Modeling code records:
——

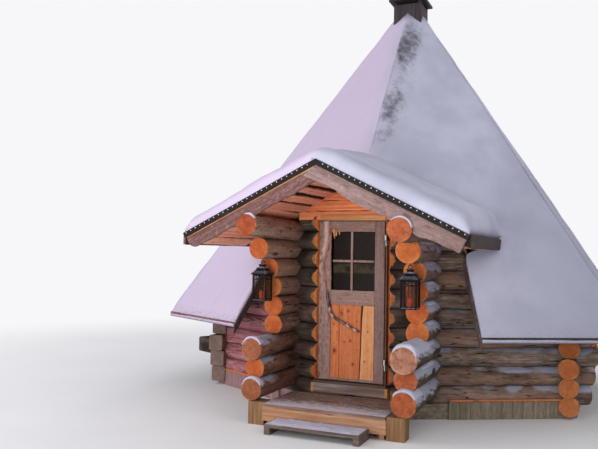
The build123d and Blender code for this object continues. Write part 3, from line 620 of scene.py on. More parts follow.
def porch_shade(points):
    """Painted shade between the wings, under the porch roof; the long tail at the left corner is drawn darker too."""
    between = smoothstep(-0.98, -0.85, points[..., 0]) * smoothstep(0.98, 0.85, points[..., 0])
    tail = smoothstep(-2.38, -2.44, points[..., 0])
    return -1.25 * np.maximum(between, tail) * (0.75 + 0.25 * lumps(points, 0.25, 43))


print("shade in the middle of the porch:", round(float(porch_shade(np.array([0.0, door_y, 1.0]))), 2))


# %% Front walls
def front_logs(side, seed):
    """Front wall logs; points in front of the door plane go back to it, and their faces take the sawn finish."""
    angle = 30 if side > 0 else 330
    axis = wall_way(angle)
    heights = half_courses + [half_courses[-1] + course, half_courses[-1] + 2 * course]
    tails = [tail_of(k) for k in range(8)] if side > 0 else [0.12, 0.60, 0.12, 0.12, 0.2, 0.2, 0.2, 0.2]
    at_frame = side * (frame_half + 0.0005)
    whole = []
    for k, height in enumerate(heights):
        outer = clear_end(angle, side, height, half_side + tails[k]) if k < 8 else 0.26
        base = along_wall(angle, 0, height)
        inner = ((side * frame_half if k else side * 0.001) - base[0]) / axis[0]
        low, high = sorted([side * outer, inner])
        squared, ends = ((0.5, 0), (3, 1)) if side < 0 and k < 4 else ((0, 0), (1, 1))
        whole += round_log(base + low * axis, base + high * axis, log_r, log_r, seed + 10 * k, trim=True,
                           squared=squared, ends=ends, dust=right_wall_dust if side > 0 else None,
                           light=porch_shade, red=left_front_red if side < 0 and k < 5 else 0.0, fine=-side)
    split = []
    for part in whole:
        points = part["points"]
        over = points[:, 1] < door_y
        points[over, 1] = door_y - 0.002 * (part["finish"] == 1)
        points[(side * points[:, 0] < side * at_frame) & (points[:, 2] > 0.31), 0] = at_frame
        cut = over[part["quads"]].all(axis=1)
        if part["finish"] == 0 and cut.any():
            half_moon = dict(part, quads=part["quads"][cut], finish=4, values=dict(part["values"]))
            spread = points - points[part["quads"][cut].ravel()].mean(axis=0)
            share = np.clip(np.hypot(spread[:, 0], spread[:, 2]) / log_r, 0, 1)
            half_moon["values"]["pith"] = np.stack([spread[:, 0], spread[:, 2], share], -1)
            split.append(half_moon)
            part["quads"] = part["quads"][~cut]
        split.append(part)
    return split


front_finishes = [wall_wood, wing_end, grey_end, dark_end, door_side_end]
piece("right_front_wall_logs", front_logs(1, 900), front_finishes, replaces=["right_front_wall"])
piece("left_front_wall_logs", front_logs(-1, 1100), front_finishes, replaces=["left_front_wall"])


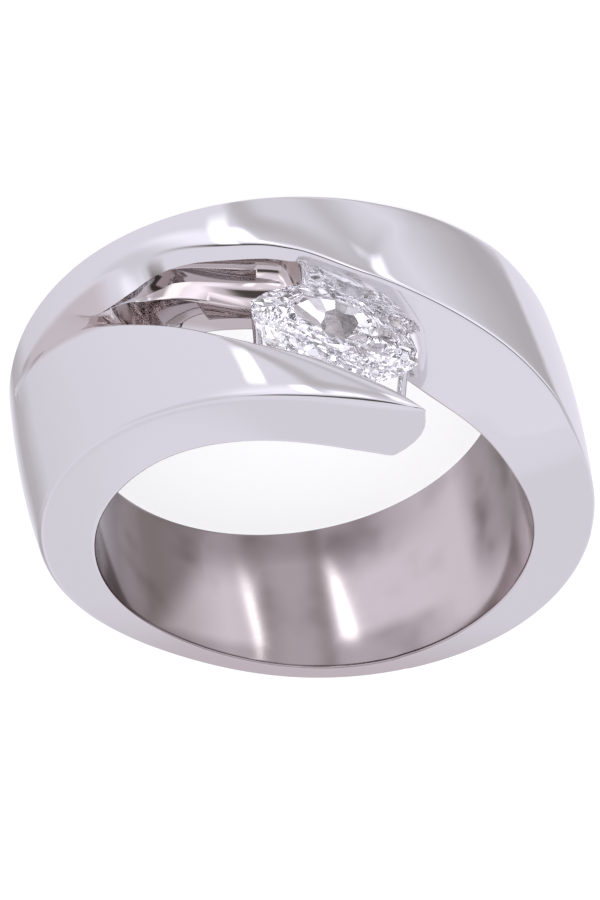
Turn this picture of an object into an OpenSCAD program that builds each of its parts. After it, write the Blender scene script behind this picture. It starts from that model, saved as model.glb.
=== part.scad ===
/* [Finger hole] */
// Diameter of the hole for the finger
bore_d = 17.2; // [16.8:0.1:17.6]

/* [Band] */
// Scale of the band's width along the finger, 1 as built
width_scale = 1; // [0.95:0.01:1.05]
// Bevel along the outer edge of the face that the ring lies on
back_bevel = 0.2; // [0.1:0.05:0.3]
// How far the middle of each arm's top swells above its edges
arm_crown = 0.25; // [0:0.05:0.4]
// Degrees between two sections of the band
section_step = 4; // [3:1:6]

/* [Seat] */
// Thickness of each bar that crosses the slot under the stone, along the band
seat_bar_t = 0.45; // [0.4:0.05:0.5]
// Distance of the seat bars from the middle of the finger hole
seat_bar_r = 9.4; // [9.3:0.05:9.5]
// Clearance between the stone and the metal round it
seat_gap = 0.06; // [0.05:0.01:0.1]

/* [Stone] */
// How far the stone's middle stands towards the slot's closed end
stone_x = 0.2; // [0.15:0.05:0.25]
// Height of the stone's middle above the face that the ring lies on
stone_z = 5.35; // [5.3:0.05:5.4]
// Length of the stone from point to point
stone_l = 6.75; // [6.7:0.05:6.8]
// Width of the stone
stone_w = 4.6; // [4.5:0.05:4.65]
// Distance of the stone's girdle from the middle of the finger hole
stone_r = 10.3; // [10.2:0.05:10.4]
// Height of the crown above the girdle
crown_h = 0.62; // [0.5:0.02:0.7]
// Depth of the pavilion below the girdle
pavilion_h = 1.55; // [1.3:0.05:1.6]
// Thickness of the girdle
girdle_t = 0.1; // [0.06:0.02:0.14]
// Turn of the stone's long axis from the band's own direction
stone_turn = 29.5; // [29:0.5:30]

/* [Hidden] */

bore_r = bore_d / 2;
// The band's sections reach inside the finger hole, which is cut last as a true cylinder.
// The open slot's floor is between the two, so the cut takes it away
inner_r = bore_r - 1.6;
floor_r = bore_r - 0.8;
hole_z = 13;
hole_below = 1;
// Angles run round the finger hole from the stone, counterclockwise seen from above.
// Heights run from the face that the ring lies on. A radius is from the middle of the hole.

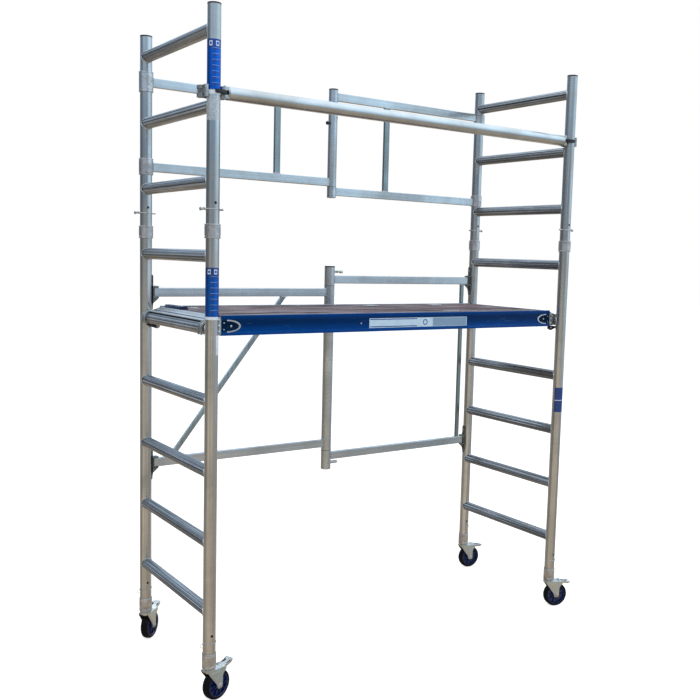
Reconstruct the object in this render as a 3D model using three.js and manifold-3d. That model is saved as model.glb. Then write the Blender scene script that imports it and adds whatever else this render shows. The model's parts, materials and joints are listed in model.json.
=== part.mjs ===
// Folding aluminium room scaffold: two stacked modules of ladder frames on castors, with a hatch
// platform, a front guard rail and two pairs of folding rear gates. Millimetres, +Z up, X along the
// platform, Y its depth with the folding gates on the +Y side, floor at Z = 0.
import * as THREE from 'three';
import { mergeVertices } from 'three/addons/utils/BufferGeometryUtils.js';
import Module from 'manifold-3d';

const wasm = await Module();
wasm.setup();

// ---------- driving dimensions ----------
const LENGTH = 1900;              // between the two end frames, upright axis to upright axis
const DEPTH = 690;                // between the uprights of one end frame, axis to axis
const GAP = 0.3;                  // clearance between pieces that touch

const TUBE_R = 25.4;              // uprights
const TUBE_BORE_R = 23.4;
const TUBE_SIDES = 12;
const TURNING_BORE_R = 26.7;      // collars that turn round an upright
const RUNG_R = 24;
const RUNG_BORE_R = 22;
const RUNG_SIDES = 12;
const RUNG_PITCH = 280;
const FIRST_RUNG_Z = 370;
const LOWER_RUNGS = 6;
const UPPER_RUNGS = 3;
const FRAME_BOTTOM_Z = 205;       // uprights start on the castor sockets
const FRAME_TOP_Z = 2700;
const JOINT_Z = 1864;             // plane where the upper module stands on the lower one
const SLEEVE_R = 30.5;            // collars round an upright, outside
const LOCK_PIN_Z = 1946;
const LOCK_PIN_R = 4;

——

Objective: Begin with the line containing "Turn this picture", end with the line containing "section_step = 4; // [3:1:6]", and repeat every line in that stretch exactly.

Answer for the task:
Turn this picture of an object into an OpenSCAD program that builds each of its parts. After it, write the Blender scene script behind this picture. It starts from that model, saved as model.glb.
=== part.scad ===
/* [Finger hole] */
// Diameter of the hole for the finger
bore_d = 17.2; // [16.8:0.1:17.6]

/* [Band] */
// Scale of the band's width along the finger, 1 as built
width_scale = 1; // [0.95:0.01:1.05]
// Bevel along the outer edge of the face that the ring lies on
back_bevel = 0.2; // [0.1:0.05:0.3]
// How far the middle of each arm's top swells above its edges
arm_crown = 0.25; // [0:0.05:0.4]
// Degrees between two sections of the band
section_step = 4; // [3:1:6]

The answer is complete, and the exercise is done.